Le processus d’analyse des différentes méthodes de raisonnement tactique (mrt), préalable à la définition des modes d’actions, est ainsi fait de manière inconsciente selon une méthode intuitive analogique, imparfaite mais rapide. Si cette banque de données n’existe pas et/ou si le chef n’a pas la capacité d’y accéder rapidement, à cause d’une inhibition due au stress, la pression cognitive augmente très vite et aboutit à l’impuissance. Ce phénomène intervient fréquemment en cas de surprise. Il est donc indispensable que le chef, quel que soit son niveau, ait « accumulé des parties » pour acquérir des réflexes tactiques. Le jeune Bonaparte, à Brienne, apprenait par cœur les batailles des deux siècles précédents.
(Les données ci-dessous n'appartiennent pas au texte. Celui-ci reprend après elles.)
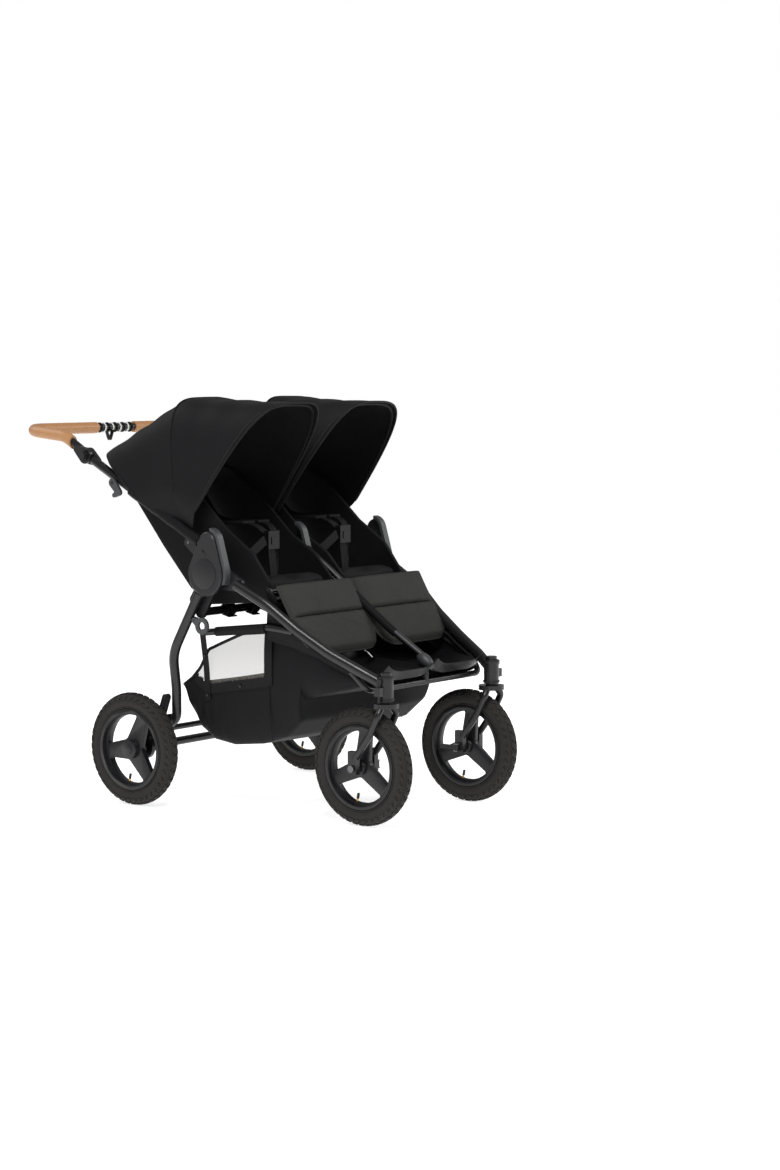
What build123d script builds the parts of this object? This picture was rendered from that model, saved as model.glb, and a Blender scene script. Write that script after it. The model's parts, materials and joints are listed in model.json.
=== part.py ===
"""Side-by-side jogging stroller: folding frame, four air wheels, two seats, two canopies, one basket.

Millimetres. +Z is up, the ground is z = 0 and the stroller faces -Y. X runs across it, and its right side
is -X. Inside the script y = 0 is the rear axle; every piece is moved at the end so that the middle of the
stroller's overall length stands at the origin.
"""

import os
from math import atan2, cos, hypot, radians, sin

from build123d import *

# ---------------------------------------------------------------- wheels and track
WHEEL_R = 152.0
TYRE_SECTION = 50.0
TYRE_WALL = 4.0
RIM_SEAT_R = 109.0
RIM_INNER_R = 99.0
RIM_HALF_WIDTH = 20.0
SPOKES = 3
SPOKE_WIDTH = 30.0
SPOKE_THICKNESS = 14.0
AXLE_R = 6.0
RUNNING_GAP = 0.05
REAR_HUB_R = 31.0
FRONT_HUB_R = 24.0
REAR_TRACK = 722.0
FRONT_TRACK = 456.0
WHEELBASE = 678.0
TRAIL = 74.0
BRAKE_CIRCLE_R = 22.0
BRAKE_PIN_R = 4.0
BRAKE_HOLE_DEPTH = 12.0
BRAKE_HOLES = 6
FRONT_SPOKE_TURN = 97.0
REAR_SPOKE_TURN = 113.0

# ---------------------------------------------------------------- side view points (y, z)
HUB = (-260.0, 632.0)
HUB_TOP = (-268.0, 715.0)
FRONT_TUBE_START = (-350.0, 607.0)
FOLD_BAR_START = (-225.0, 700.0)
HANDLE_PIVOT = (211.0, 933.0)
RELEASE_AT = (98.0, 862.0)
SEAT_PIVOT = (-190.0, 560.0)
SEAT_BEAM = (-215.0, 528.0)
LEG_REST_PIVOT = (-432.0, 592.0)
CANOPY_PIVOT = (-145.0, 707.0)
REAR_CROSS = (-45.0, 201.0)
PEDAL_PIVOT = (-66.0, 236.0)
LATCH_PIVOT = (-209.0, 508.0)
LATCH_RING = (-236.0, 494.0)
CENTRE_NOSE = (-702.0, 412.0)

# ---------------------------------------------------------------- side planes (distance from the middle)
SEAT_INNER_X = 24.0
SEAT_OUTER_X = 282.0
CANOPY_PLATE_X = (289.0, 294.5)
FOLD_BAR_X = 308.0
FOLD_PLATE_X = (302.0, 314.0)
HOUSING_X = (321.5, 331.5)
HOUSING_LOW_X = (316.0, 326.0)
LEG_PLATE_X = (333.0, 345.0)
LEG_TOP_X = 340.0
LEG_FOOT_X = 297.0
FRONT_TUBE_TOP_X = 336.0
RAIL_X = 316.0
COVER_X = (347.0, 359.0)
SUSPENSION_ARM_X = (268.0, 282.0)
SPRING_Z = (176.0, 214.0)
SPRING_R = 12.0
BASKET_HALF = 280.0
BASKET_NOSE_HALF = 246.0

# ---------------------------------------------------------------- tube and plate sizes
FRONT_TUBE_R = 14.0
LEG_TUBE_R = 13.0
FOLD_BAR_R = 12.0
HANDLE_TUBE_R = 11.0
GRIP_R = 16.0
CENTRE_TUBE_R = 9.0
CROSS_TUBE_R = 8.0
RAIL_R = 9.0
BEAM_R = 11.0
ROD_R = 5.0
HUB_DISC_R = 38.0
HUB_PIN_R = 7.0
COVER_R = 58.0
COVER_TOP_R = 27.0
COVER_RIM_GAP = 1.5
BRACKET_THICKNESS = 9.0
FABRIC = 4.0

# ---------------------------------------------------------------- handlebar
HANDLE_HEIGHT = 1003.0
HANDLE_REACH = 475.0
HANDLE_HALF = 302.0
HANDLE_CORNER_R = 75.0
GRIP_GAP = (-10.0, 145.0)
HANDLE_DISC_R = 22.0
HANDLE_PIN_R = 5.0
JOINT_IN_X = (296.0, 308.0)
JOINT_OUT_X = (309.0, 320.0)
GRIP_FRONT_Y = 272.0

# ---------------------------------------------------------------- steering head and fork
HEAD_R = 20.0
HEAD_Z = (325.0, 388.0)
STEM_R = 12.0
STEM_CAP_ROOM = 12.0
CROWN_Z = (308.0, 320.0)
FORK_HALF = 38.0
FORK_LEG_R = 9.0
LOCK_KNOB_R = 6.5
LOCK_CLEARANCE = 0.5
CROWN_MARGIN = 3.0
LOCK_PIN_R = 4.0
LOCK_TRAVEL = 8.0

# ---------------------------------------------------------------- seats, leg rests, canopies
SEAT_REAR_Y = -214.0
SEAT_FRONT_Y = -412.0
SEAT_TOP_REAR = 588.0
SEAT_TOP_FRONT = 610.0
SEAT_THICKNESS = 45.0
BACK_LENGTH = 405.0
BACK_SIDE_GAP = (8.0, 16.0)
BACK_THICKNESS = 40.0
BACK_ANGLE = 49.5
LEG_REST_ANGLE = 62.0
LEG_REST_LENGTH = 190.0
LEG_REST_THICKNESS = 24.0
LEG_REST_INNER_X = 14.0
LEG_REST_OUTER_X = 283.0
LEG_REST_CORNER_R = 95.0
CANOPY_INNER_X = 12.5
CANOPY_OUTER_X = 287.5
CANOPY_CLOTH = 2.0
CANOPY_REAR_ANGLE = 39.0
CANOPY_MID_ANGLE = 84.0
CANOPY_FRONT_ANGLE = 127.0
CANOPY_MID_HEIGHT = 381.0
CANOPY_FRONT_HEIGHT = 366.0
CANOPY_BOW_DROP = 13.0
CANOPY_STEPS = 4
CANOPY_SHOULDER = 95.0
CANOPY_LAYER_GAP = 0.6
CANOPY_BOW = 3.0
CANOPY_PIN_R = 4.0

LOCK_OFFSET = HEAD_R + LOCK_KNOB_R + LOCK_CLEARANCE
CROWN_R = LOCK_OFFSET + LOCK_PIN_R + CROWN_MARGIN
REAR_AXLE = (0.0, WHEEL_R)
FRONT_AXLE = (-WHEELBASE, WHEEL_R)
STEER_X = FRONT_TRACK / 2
STEER_Y = -WHEELBASE - TRAIL
REAR_X = REAR_TRACK / 2
TYRE_R = TYRE_SECTION / 2
FRONT_END_Y = FRONT_AXLE[0] - WHEEL_R
REAR_END_Y = HANDLE_REACH + GRIP_R
CENTRE_Y = (FRONT_END_Y + REAR_END_Y) / 2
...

Le champion du monde d’échecs Garay Kasparov se vante de connaître plus de 8 000 parties par cœur.

Enfin, il apparaît essentiel que le décideur soit présent au milieu des combats. Le chef à l’arrière est souvent plus stressé que celui qui se trouve au cœur des combats. La pression cognitive est forte, car il manque d’informations, et son besoin d’action se concrétise souvent par des demandes incessantes de comptes rendus. Il s’avère ensuite que les choix qui sont fait dans le cadre des rapports de force asymétrique favorables sont plus souvent éthiques et moraux que purement tactiques. Dans ces conditions, rien ne remplace l’appréhension directe de la situation. Les ordres qui sont ainsi donnés et qui engagent physiquement et moralement leurs auteurs prennent ainsi une force particulière.
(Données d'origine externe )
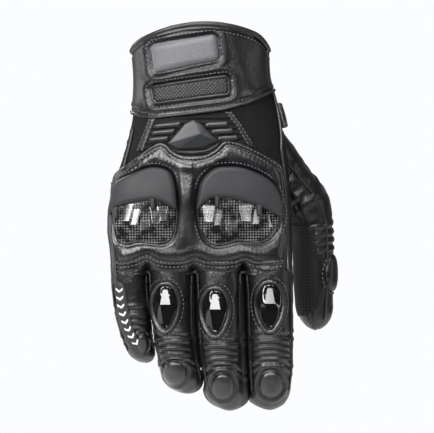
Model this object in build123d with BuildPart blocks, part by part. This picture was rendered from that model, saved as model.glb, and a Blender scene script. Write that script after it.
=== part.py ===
"""Right-hand motorcycle riding glove, short leather gauntlet with hard knuckles, in millimetres.

Frame: the fingers hang towards -Z and the cuff mouth is at the top. The back of the hand faces -Y,
the palm +Y and the thumb +X. The origin is the centre of the cuff mouth.
The leather body is a lofted form. Every panel, pad and protector is a layer cut out of that form,
grown outwards, so it lies on the leather below it with a thin glue gap.
"""

import math
import os
from functools import lru_cache

from build123d import *

os.makedirs("parts", exist_ok=True)

# Leather and layers
WALL = 2.0  # outer leather with its backing
GLUE = 0.1  # gap between a layer and the layer below it
LINING = 0.7  # knitted inner lining
OVERLAY = 1.4  # a leather panel sewn on top of the body
JOINT_GAP = 0.15  # half of the gap between two bodies at a flex line
SECTION_POINTS = 16  # points of one cross-section

# Hand body: height, centre x, centre y, half width, half depth, squareness of the section
HAND = [
    (8, 0, 0, 41, 27, 2.1),
    (-12, 0, 0, 40.4, 26.5, 2.1),
    (-29, 1.0, 0, 39.9, 25, 2.1),
    (-46, 3.0, 0, 42.4, 23.5, 2.1),
    (-63, 4.0, 0, 45.8, 22, 2.2),
    (-84, 2.6, 0.5, 50.4, 21, 2.2),
    (-104, 0.2, 0.5, 54.2, 19.5, 2.3),
    (-123, -0.2, 0, 55.4, 17.5, 2.5),
    (-137, 0.6, -0.3, 54.6, 15.5, 2.8),
    (-152, 1.4, -0.5, 54.0, 13.8, 3.2),
]
MOUTH_R = 85.0  # the cuff's edge is an arc seen from the back of the hand
MOUTH_X = 3.0
WEB_Z = -146.0  # flex line of the four fingers
HINGE_Y = 4.5  # flex axes lie this far towards the palm from the finger's centre line
KNUCKLE_FLEX = 70.0  # degrees at the knuckle
MIDDLE_FLEX = 75.0  # degrees at the ribbed panel
NOTCH_CLEAR = 1.5  # degrees of clearance on each side of a palm notch

# Fingers: sections down to the last full one, the tip's end height and the height of the ribbed flex line
FINGER_SQUARE = 2.3
FINGERS = {
    "little": {
        "sections": [(-142, -42.6, 1.5, 10.7, 11.6), (-158, -42.0, 2.4, 10.6, 11.5),
                     (-174, -40.4, 5.0, 10.2, 11.1), (-186, -38.2, 9.0, 9.4, 10.6),
                     (-194, -36.2, 12.0, 8.4, 9.8)],
        "tip": (-33.6, 14.5, -203.0), "flex_z": -177.0},
    "ring": {
        "sections": [(-142, -17.3, 0.0, 13.0, 12.8), (-162, -17.2, 0.6, 12.8, 12.6),
                     (-182, -16.2, 2.2, 12.0, 12.2), (-196, -14.4, 4.6, 11.6, 11.8),
                     (-210, -10.6, 8.2, 11.0, 11.2)],
        "tip": (-7.6, 11.4, -221.7), "flex_z": -193.5},
    "middle": {
        "sections": [(-142, 11.4, -1.2, 13.2, 13.2), (-164, 11.6, -0.8, 13.1, 13.0),
                     (-186, 12.2, 1.0, 12.8, 12.6), (-203, 13.6, 3.6, 12.4, 12.2),
                     (-219, 16.0, 7.4, 11.4, 11.4)],
        "tip": (17.6, 10.6, -232.0), "flex_z": -197.5},
    "index": {
        "sections": [(-142, 41.3, -0.4, 13.8, 12.8), (-164, 41.9, 0.2, 13.6, 12.7),
                     (-186, 42.3, 1.8, 13.3, 12.4), (-203, 42.6, 4.2, 13.1, 12.0),
                     (-218, 42.4, 7.6, 12.0, 11.3)],
        "tip": (41.8, 10.4, -231.6), "flex_z": -194.0},
}
TIP_STEPS = (0.38, 0.66, 0.86, 0.97)  # heights of the tip dome's sections, as shares of the dome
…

La comparaison avec l’opération américaine qui a lieu quelques mois plus tard, le 3 octobre 1993, est à cet égard intéressante. Le commandant de l’opération, le général Garrison, commande à distance, par l’intermédiaire d’hélicoptères munis de caméras vidéos. Lorsque les événements commencent à mal tourner, il se produit un certain flottement entre les troupes dans l’action qui pensent que le « haut » comprend ce qui se passe, et le général, qui ne « sent » pas tout de suite la tournure des choses. Ce décalage est suffisant pour que des miliciens viennent de toute la ville pour affronter ces Américains qui ne sont protégés par aucun blindage. Les Américains déploreront 18 morts et plus de 60 blessés, là où les Français n’auront eu que quatre blessés.